TRA 1986 imposed a 28% tax rate on long term capital gains, equal to the (then) highest ordinary income tax rate. When income tax rates were increased in 1993, the capital gains tax rate remained at 28%. Capital gains rates were reduced during the Clinton Administration to 20% under TRA 1997. Under EGTRAA, rates were reduced further, to 15%. Unless Congress passes new legislation, rates will revert to 20% when EGTRRA sunsets in 2009.

Senator Clinton has spoken of raising the capital gains tax to 20%. Senators Edwards and Obama would raise the tax to 28%. Although Mayor Giuliani stated that as President he “intends” to lower taxes, his position with respect to capital gains is unclear. Governor Romney favors elimination of the capital gains tax and the dividends tax. Mr. Romney also proposes that interest income not be subject to tax.

C. Estate Tax

As clearly as it appeared a few years ago that the estate tax would be eliminated, it now appears that an estate tax imposed on estates worth $5 million — or perhaps even less — will survive the “sunset” of EGTRRA in 2010. The Actuary of the Social Security Administration estimated that maintaining the estate tax at 2009 levels, with a $3.5 million exemption and a 45% top rate, would raise revenue sufficient to offset one-quarter of the Social Security Trust Fund shortfall in over the next 75 years.
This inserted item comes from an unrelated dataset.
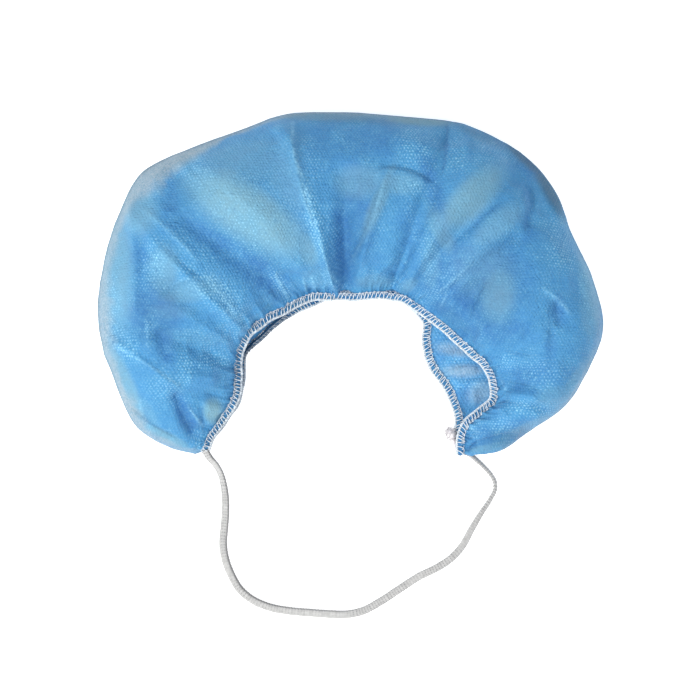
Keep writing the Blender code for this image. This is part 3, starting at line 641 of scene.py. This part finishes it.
def reach_along(line):
    """How far along the line each of its points is."""
    return np.concatenate([[0], np.cumsum(norm(np.diff(line, axis=0), axis=1))])


def hem_frame():
    """The elastic edge's middle, once round the mouth, with the way into the cloth and the way up at each point."""
    along = np.linspace(0, 1, MOUTH_POINTS)
    points, inward = [], []
    for name, other, step in (("upper", "lower", 1), ("lower", "upper", -1)):
        line = np.concatenate([plan(name, along), edge_height(name, along)[:, None]], axis=1)[::step]
        into = np.zeros_like(line)
        into[:, :2] = into_cloth(name, along)[::step]
        ahead = unit((line[-1] - line[-3]) * (1, 1, 0))
        angles = np.pi * np.arange(1, 12) / 12
        beyond = edge_height(other, along)[::step][-1]
        radius = (line[-1][2] - beyond) / 2
        turn = line[-1] + ahead * abs(radius) * np.sin(angles)[:, None]
        turn[:, 2] = beyond + radius * (1 + np.cos(angles))
        points += [line, turn]
        inward += [into, np.broadcast_to(into[-1], turn.shape)]
    points, inward = np.concatenate(points), np.concatenate(inward)
    closed, closed_in = (np.concatenate([values, values[:1]]) for values in (points, inward))
    reach = reach_along(closed)
    count = int(round(reach[-1] / STITCH_PITCH)) * STITCH_POINTS
    at = np.linspace(0, reach[-1], count, endpoint=False)
    return [np.stack([np.interp(at, reach, line[:, k]) for k in range(3)], axis=1) for line in (closed, closed_in)]


def ahead_round(ring):
    return unit(np.roll(ring, -1, axis=0) - np.roll(ring, 1, axis=0))


def blurred(values, steps):
    """Values round a closed ring, each averaged with its neighbours."""
    kernel = np.hanning(2 * steps + 3)[1:-1]
    wide = np.concatenate([values[-steps:], values, values[:steps]])
    return np.stack([np.convolve(wide[:, k], kernel / kernel.sum(), mode="valid") for k in range(3)], axis=1)


def quads(here, following):
    """The faces between rings of points, whose numbers are here and following."""
    sides = [here, np.roll(here, -1, axis=1), np.roll(following, -1, axis=1), following]
    return np.stack(sides, axis=-1).reshape(-1, 4)


def open_tube(index):
    return quads(index[:-1], index[1:]).tolist() + [index[0][::-1].tolist(), index[-1].tolist()]


def tube_mesh(paths, radius, sides, closed=False):
    """Round threads along the paths, as one mesh."""
    verts, faces = [], []
    for path in paths:
        path = np.asarray(path, float)
        ahead = ahead_round(path) if closed else unit(np.gradient(path, axis=0))
        side = unit(np.cross(ahead[0], (0.31, 0.17, 0.93)))
        across = []
        for direction in ahead:
            side = side - direction * (side @ direction)
            side = side / norm(side)
            across.append(side)
        across = np.array(across)
        over = np.cross(ahead, across)
        angles = circle(sides)[:, None]
        thick = np.broadcast_to(np.asarray(radius, float), (len(path),))[:, None, None]
        rings = path[:, None] + thick * (across[:, None] * np.cos(angles) + over[:, None] * np.sin(angles))
        base = sum(len(v) for v in verts)
        index = base + np.arange(len(path) * sides).reshape(len(path), sides)
        faces += quads(index, np.roll(index, -1, axis=0)).tolist() if closed else open_tube(index)
        verts.append(rings.reshape(-1, 3))
    return np.concatenate(verts), faces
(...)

No democratic candidate favors elimination of the estate tax. Both Mayor Giuliani and Governor Romney support its elimination. Still, there is no reason to believe that a Republican elected in 2008 would fare better than President Bush who, at the zenith of his power — and with a sympathetic Congress — failed to permanently eliminate the estate tax. Some believe that the applicable exclusion amount will remain at $3.5 million after reaching that point on January 1, 2009.

D. Gift Tax

The primary function of the gift tax today is not to collect tax revenues — few advisors would counsel their clients to make gifts resulting in current gift tax liability — but rather to limit the ability of the donor to reduce the size of his eventual taxable estate. Often this is achieved by making lifetime gifts of interests in family entities, or cash. The lifetime gift tax exemption, now $1 million, is not scheduled to change even after EGTRRA sunsets. Since the estate and gift taxes are still partially unified, lifetime gifts (other than annual exclusion gifts) count toward the applicable exclusion amount at death. After 2009, the gift tax rate will reference the individual donor’s top income tax rate for the applicable year. For most donors, that rate would now be 35%.

Note: Since taxable gifts exceeding $1 million result in current gift tax liability, leveraging the lifetime exclusion is important. This can be accomplished by gifting interests in discounted family entities. Reporting such gifts triggers the 3-year statute of limitations for audit. On the other hand, if no return is filed, the IRS may challenge the value of the gift at the death. The IRS is less likely to audit a return where a successful audit would yield no tax revenue. Immunizing the transaction from gift tax might be accomplished by reducing the (discounted) gift to an amount that would result in no gift tax even if the allowed discount were reduced after audit. If no audit occurred within 3 years, the remainder of the exclusion amount could then be gifted.

E. Alternative Minimum Tax

AMT revenues are expected to generate $1 trillion over the next 10 years. Recent tax cuts under President Bush resulted in the AMT affecting more taxpayers. Unless Congress acts, 23.4 million taxpayers will have AMT liability in 2007. Both Mr. Giuliani and Governor Romney favor elimination of the AMT, although it is unclear how that would be financed. Senator Clinton favors AMT reform “to make sure it doesn’t hit middle class families.” Ms. Clinton would delegate such reform to Rep. Charles B. Rangel. Short of full repeal, the AMT could be amended to have little or no impact on those with lower incomes. Options for amending the AMT include indexing exemption amounts for inflation. Another option would be for Congress to amend the AMT as to have little or no effect on taxpayers with incomes below a threshold level.

Mr. Rangel will introduce in November a bill in the House which eliminates the AMT entirely. A new “replacement tax” would be imposed on the top 10 percent of income earners who would otherwise had AMT liability. In effect, the bill would eliminate the Bush tax reductions for high income taxpayers. Although President Bush would likely veto such legislation if passed by Congress, Mr. Rangel’s tax views  appear to reflect the consensus of most moderate Democratic presidential candidates.